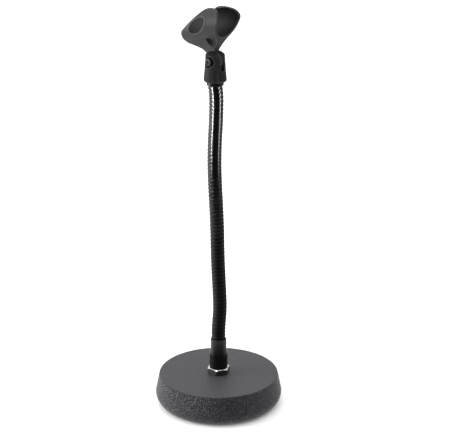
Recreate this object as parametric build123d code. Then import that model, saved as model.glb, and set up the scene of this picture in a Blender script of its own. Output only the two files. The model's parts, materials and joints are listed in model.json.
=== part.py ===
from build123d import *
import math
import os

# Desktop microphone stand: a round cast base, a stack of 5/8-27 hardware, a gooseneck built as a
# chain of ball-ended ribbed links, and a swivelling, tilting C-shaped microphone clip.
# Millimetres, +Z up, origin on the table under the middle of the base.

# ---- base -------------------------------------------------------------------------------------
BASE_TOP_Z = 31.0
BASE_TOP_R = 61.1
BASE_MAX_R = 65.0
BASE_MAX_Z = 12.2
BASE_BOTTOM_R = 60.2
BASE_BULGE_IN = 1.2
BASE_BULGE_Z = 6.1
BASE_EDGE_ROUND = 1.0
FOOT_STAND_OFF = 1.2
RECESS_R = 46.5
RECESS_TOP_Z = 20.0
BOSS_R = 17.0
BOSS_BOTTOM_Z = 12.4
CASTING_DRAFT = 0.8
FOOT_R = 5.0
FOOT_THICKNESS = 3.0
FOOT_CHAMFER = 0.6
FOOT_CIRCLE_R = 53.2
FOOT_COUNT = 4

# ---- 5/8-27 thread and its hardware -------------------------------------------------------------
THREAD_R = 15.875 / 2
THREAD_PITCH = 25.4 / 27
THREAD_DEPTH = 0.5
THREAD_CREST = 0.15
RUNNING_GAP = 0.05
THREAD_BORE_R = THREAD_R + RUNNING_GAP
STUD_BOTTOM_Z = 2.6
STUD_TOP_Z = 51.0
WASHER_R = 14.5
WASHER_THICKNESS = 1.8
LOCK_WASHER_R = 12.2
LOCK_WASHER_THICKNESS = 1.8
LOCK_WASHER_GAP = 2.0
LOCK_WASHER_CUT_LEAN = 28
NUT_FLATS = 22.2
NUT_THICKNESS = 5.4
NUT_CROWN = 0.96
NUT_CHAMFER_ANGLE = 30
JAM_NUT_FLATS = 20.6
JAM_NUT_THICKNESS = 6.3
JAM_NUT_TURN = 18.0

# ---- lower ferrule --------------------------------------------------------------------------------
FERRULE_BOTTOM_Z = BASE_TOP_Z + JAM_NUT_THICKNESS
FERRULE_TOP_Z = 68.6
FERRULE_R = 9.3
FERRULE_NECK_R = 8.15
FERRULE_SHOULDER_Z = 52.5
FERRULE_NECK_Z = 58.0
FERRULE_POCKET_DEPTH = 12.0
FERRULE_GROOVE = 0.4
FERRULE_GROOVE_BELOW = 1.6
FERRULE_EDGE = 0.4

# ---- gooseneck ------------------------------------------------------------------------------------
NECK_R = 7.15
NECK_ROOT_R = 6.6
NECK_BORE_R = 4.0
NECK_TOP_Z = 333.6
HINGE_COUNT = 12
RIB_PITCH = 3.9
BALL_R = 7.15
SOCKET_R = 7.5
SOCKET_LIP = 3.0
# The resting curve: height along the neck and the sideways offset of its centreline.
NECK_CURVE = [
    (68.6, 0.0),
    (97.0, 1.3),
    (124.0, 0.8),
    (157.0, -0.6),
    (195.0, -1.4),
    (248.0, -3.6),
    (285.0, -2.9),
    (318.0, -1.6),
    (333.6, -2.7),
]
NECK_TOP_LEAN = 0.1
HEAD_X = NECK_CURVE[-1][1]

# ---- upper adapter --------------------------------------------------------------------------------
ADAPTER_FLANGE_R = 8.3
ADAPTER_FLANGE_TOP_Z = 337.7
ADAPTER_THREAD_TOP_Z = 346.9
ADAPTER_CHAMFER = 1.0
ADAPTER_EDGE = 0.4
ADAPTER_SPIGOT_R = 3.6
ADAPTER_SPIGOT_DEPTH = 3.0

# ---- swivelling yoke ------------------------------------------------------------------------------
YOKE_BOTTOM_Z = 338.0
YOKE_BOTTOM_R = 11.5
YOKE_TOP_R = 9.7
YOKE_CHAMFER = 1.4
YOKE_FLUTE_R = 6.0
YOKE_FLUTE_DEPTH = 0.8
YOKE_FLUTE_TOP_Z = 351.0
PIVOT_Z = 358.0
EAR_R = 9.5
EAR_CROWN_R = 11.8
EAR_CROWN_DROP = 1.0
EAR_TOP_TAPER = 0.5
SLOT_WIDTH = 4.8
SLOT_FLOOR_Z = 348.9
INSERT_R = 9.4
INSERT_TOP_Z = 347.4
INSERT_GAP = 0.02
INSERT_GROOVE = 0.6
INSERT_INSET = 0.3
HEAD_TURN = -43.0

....

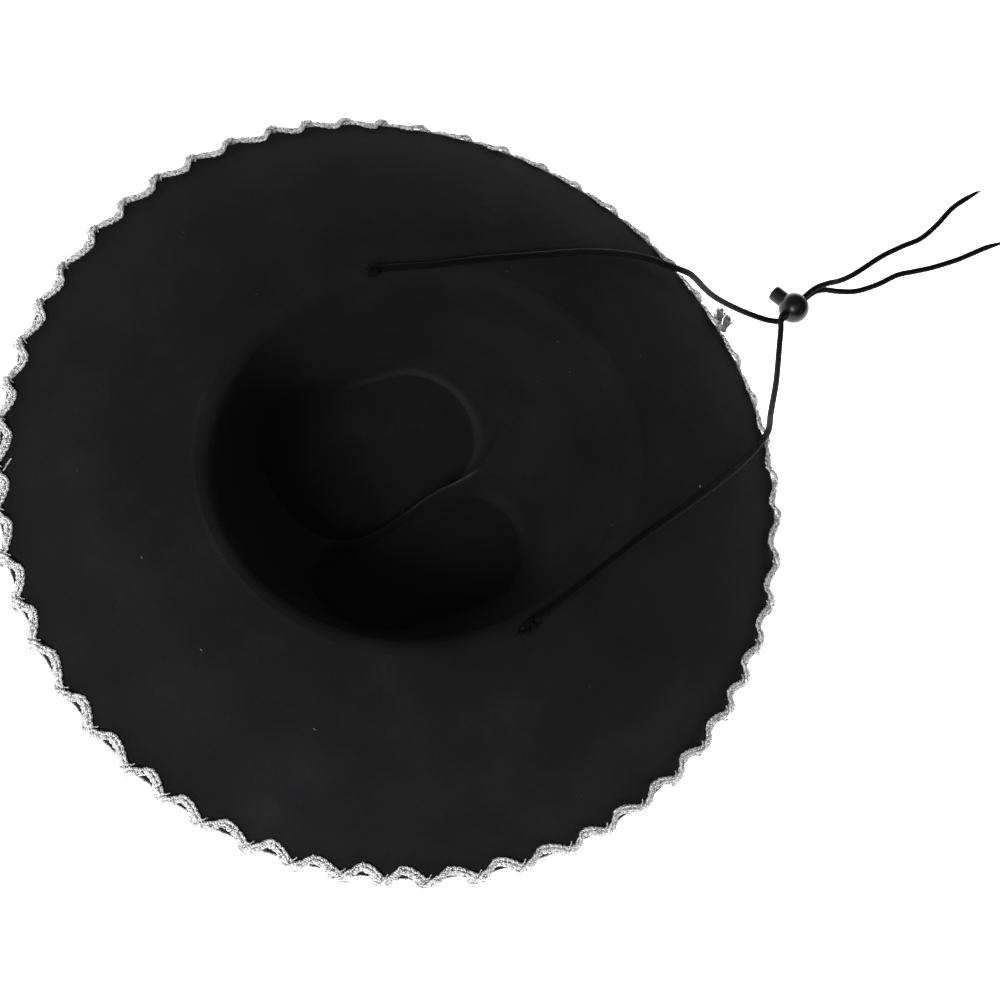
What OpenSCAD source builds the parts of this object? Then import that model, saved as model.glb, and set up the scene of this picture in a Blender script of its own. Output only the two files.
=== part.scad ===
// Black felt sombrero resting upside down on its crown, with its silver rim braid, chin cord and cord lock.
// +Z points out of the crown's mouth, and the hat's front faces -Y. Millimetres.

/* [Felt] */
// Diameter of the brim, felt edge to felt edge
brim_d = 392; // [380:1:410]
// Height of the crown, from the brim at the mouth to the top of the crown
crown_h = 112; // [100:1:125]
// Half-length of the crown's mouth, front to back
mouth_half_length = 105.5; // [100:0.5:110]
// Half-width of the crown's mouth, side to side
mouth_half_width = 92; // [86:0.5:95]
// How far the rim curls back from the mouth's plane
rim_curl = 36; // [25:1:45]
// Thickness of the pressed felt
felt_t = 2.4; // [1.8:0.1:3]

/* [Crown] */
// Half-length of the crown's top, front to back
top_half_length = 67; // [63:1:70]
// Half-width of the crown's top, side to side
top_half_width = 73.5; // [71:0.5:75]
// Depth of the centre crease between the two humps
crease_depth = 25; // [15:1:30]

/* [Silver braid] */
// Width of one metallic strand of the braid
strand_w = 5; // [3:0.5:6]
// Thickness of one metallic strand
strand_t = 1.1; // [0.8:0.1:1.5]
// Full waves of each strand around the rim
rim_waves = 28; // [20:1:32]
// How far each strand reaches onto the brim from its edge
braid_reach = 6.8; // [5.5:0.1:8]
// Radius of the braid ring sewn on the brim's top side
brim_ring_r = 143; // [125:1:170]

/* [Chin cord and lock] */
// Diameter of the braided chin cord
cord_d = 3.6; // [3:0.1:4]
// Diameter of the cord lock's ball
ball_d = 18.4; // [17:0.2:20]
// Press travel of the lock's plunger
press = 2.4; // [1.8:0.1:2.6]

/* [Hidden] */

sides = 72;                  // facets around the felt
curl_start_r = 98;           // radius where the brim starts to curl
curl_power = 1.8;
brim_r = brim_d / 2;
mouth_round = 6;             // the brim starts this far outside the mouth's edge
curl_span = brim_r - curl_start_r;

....

▶ _Written problem_: State how many lines of the entries above include the word "files", offering no text other than the number.

▶ _Exercise output_: 2